Copy out exactly the lines from the start of the data to the line containing "from FreeCAD import". Include both.

## Records to use:
####
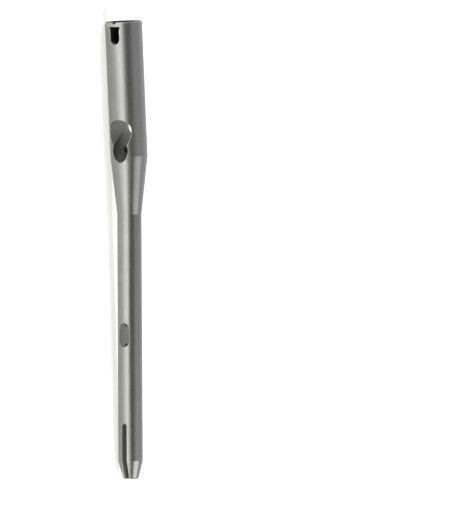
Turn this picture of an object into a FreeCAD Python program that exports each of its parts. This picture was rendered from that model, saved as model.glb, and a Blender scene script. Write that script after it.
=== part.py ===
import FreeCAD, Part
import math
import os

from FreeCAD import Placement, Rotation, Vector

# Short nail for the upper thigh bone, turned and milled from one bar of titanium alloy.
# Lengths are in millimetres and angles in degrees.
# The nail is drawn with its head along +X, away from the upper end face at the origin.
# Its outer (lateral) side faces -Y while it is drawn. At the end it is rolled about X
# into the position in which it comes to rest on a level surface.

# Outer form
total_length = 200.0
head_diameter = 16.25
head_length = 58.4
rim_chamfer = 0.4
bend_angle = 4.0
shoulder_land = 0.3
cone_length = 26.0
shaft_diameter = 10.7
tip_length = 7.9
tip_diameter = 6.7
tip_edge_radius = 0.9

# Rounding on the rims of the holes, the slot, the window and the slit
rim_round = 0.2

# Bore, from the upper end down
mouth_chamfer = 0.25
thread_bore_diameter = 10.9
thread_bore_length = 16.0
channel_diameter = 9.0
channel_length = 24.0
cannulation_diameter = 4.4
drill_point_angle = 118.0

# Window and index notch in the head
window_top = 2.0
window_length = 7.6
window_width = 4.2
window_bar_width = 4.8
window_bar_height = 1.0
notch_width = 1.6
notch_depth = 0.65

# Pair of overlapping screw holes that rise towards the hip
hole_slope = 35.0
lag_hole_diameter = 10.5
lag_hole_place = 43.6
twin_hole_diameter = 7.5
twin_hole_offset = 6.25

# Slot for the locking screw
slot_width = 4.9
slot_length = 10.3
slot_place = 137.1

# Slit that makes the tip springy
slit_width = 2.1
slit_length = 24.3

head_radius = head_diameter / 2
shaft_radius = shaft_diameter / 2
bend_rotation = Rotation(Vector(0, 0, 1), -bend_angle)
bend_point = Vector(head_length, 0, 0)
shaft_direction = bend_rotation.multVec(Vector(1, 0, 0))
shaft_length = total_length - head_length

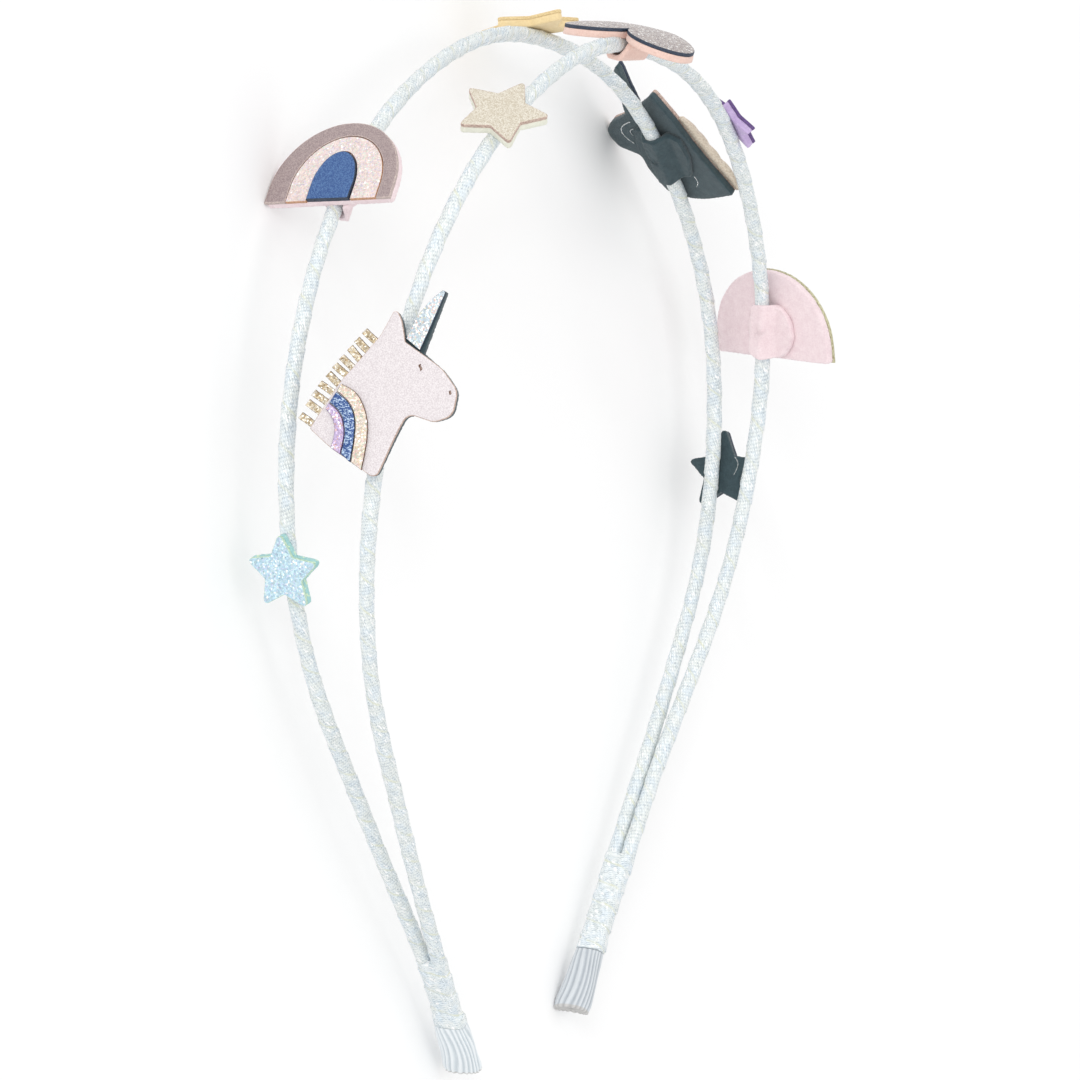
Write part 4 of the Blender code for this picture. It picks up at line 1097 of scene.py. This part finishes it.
####
## Solution to this task:
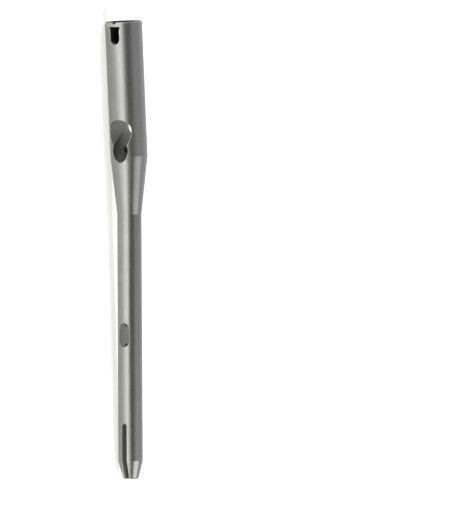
Turn this picture of an object into a FreeCAD Python program that exports each of its parts. This picture was rendered from that model, saved as model.glb, and a Blender scene script. Write that script after it.
=== part.py ===
import FreeCAD, Part
import math
import os

from FreeCAD import Placement, Rotation, Vector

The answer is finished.